CHALLENGE: Reproduce the listing verbatim.

STORED DATA:

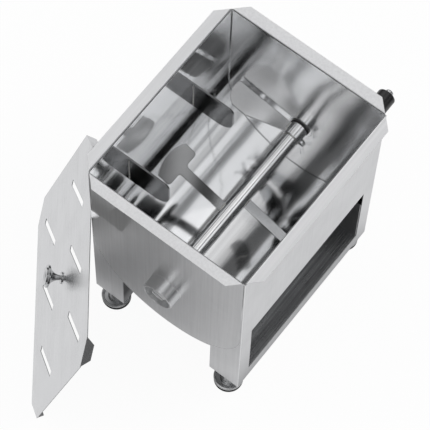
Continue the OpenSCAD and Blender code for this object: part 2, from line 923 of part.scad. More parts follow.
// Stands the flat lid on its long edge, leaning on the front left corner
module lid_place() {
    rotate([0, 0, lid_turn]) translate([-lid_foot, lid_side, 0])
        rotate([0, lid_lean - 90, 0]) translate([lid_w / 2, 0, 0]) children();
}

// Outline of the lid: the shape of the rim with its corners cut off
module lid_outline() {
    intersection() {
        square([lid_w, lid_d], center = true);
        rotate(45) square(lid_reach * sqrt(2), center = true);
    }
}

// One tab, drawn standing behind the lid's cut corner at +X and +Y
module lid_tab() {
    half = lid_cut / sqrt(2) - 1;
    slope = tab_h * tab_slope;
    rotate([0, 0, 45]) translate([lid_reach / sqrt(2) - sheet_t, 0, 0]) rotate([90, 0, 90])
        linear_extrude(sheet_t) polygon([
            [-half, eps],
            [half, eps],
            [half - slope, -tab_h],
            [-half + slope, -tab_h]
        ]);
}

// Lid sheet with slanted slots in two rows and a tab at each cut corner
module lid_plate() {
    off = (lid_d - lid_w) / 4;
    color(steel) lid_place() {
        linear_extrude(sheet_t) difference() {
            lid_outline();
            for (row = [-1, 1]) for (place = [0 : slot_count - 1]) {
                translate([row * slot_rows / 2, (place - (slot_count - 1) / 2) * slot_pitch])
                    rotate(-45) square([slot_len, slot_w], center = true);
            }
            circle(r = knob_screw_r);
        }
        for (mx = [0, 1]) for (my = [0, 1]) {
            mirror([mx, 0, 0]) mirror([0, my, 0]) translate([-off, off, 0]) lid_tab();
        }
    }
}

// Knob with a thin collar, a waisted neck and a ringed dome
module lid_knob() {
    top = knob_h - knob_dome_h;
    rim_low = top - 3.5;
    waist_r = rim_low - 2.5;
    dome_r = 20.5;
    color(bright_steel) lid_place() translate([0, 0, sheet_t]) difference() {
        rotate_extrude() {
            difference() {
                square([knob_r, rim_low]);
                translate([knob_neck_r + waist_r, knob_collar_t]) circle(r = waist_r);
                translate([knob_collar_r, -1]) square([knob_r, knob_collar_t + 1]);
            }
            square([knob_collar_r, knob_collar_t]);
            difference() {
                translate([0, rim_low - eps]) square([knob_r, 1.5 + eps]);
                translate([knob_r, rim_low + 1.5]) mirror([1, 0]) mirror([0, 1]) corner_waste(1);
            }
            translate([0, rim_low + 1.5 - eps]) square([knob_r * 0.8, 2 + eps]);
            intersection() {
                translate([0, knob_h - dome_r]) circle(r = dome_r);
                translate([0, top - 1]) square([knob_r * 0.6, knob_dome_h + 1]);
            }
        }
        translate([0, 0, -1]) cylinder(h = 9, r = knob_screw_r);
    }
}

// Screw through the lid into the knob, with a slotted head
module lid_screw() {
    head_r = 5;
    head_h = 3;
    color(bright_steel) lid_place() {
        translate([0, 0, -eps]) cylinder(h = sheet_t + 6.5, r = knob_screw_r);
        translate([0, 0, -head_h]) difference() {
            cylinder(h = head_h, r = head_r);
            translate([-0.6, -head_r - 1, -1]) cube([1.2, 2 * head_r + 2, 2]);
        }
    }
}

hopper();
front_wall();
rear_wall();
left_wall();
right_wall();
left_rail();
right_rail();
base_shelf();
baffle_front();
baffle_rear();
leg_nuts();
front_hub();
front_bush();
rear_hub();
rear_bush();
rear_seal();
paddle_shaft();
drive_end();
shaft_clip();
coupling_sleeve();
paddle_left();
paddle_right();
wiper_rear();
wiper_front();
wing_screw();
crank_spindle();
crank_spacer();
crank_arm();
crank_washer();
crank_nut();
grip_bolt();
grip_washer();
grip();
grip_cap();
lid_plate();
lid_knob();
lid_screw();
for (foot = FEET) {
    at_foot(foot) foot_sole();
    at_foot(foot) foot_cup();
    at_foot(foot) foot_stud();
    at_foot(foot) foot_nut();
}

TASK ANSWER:
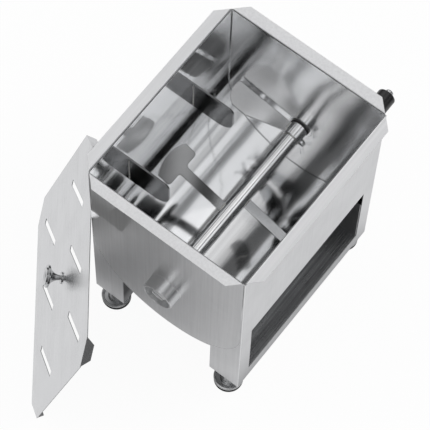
Continue the OpenSCAD and Blender code for this object: part 2, from line 923 of part.scad. More parts follow.
// Stands the flat lid on its long edge, leaning on the front left corner
module lid_place() {
    rotate([0, 0, lid_turn]) translate([-lid_foot, lid_side, 0])
        rotate([0, lid_lean - 90, 0]) translate([lid_w / 2, 0, 0]) children();
}

// Outline of the lid: the shape of the rim with its corners cut off
module lid_outline() {
    intersection() {
        square([lid_w, lid_d], center = true);
        rotate(45) square(lid_reach * sqrt(2), center = true);
    }
}

// One tab, drawn standing behind the lid's cut corner at +X and +Y
module lid_tab() {
    half = lid_cut / sqrt(2) - 1;
    slope = tab_h * tab_slope;
    rotate([0, 0, 45]) translate([lid_reach / sqrt(2) - sheet_t, 0, 0]) rotate([90, 0, 90])
        linear_extrude(sheet_t) polygon([
            [-half, eps],
            [half, eps],
            [half - slope, -tab_h],
            [-half + slope, -tab_h]
        ]);
}

// Lid sheet with slanted slots in two rows and a tab at each cut corner
module lid_plate() {
    off = (lid_d - lid_w) / 4;
    color(steel) lid_place() {
        linear_extrude(sheet_t) difference() {
            lid_outline();
            for (row = [-1, 1]) for (place = [0 : slot_count - 1]) {
                translate([row * slot_rows / 2, (place - (slot_count - 1) / 2) * slot_pitch])
                    rotate(-45) square([slot_len, slot_w], center = true);
            }
            circle(r = knob_screw_r);
        }
        for (mx = [0, 1]) for (my = [0, 1]) {
            mirror([mx, 0, 0]) mirror([0, my, 0]) translate([-off, off, 0]) lid_tab();
        }
    }
}

// Knob with a thin collar, a waisted neck and a ringed dome
module lid_knob() {
    top = knob_h - knob_dome_h;
    rim_low = top - 3.5;
    waist_r = rim_low - 2.5;
    dome_r = 20.5;
    color(bright_steel) lid_place() translate([0, 0, sheet_t]) difference() {
        rotate_extrude() {
            difference() {
                square([knob_r, rim_low]);
                translate([knob_neck_r + waist_r, knob_collar_t]) circle(r = waist_r);
                translate([knob_collar_r, -1]) square([knob_r, knob_collar_t + 1]);
            }
            square([knob_collar_r, knob_collar_t]);
            difference() {
                translate([0, rim_low - eps]) square([knob_r, 1.5 + eps]);
                translate([knob_r, rim_low + 1.5]) mirror([1, 0]) mirror([0, 1]) corner_waste(1);
            }
            translate([0, rim_low + 1.5 - eps]) square([knob_r * 0.8, 2 + eps]);
            intersection() {
                translate([0, knob_h - dome_r]) circle(r = dome_r);
                translate([0, top - 1]) square([knob_r * 0.6, knob_dome_h + 1]);
            }
        }
        translate([0, 0, -1]) cylinder(h = 9, r = knob_screw_r);
    }
}

// Screw through the lid into the knob, with a slotted head
module lid_screw() {
    head_r = 5;
    head_h = 3;
    color(bright_steel) lid_place() {
        translate([0, 0, -eps]) cylinder(h = sheet_t + 6.5, r = knob_screw_r);
        translate([0, 0, -head_h]) difference() {
            cylinder(h = head_h, r = head_r);
            translate([-0.6, -head_r - 1, -1]) cube([1.2, 2 * head_r + 2, 2]);
        }
    }
}

hopper();
front_wall();
rear_wall();
left_wall();
right_wall();
left_rail();
right_rail();
base_shelf();
baffle_front();
baffle_rear();
leg_nuts();
front_hub();
front_bush();
rear_hub();
rear_bush();
rear_seal();
paddle_shaft();
drive_end();
shaft_clip();
coupling_sleeve();
paddle_left();
paddle_right();
wiper_rear();
wiper_front();
wing_screw();
crank_spindle();
crank_spacer();
crank_arm();
crank_washer();
crank_nut();
grip_bolt();
grip_washer();
grip();
grip_cap();
lid_plate();
lid_knob();
lid_screw();
for (foot = FEET) {
    at_foot(foot) foot_sole();
    at_foot(foot) foot_cup();
    at_foot(foot) foot_stud();
    at_foot(foot) foot_nut();
}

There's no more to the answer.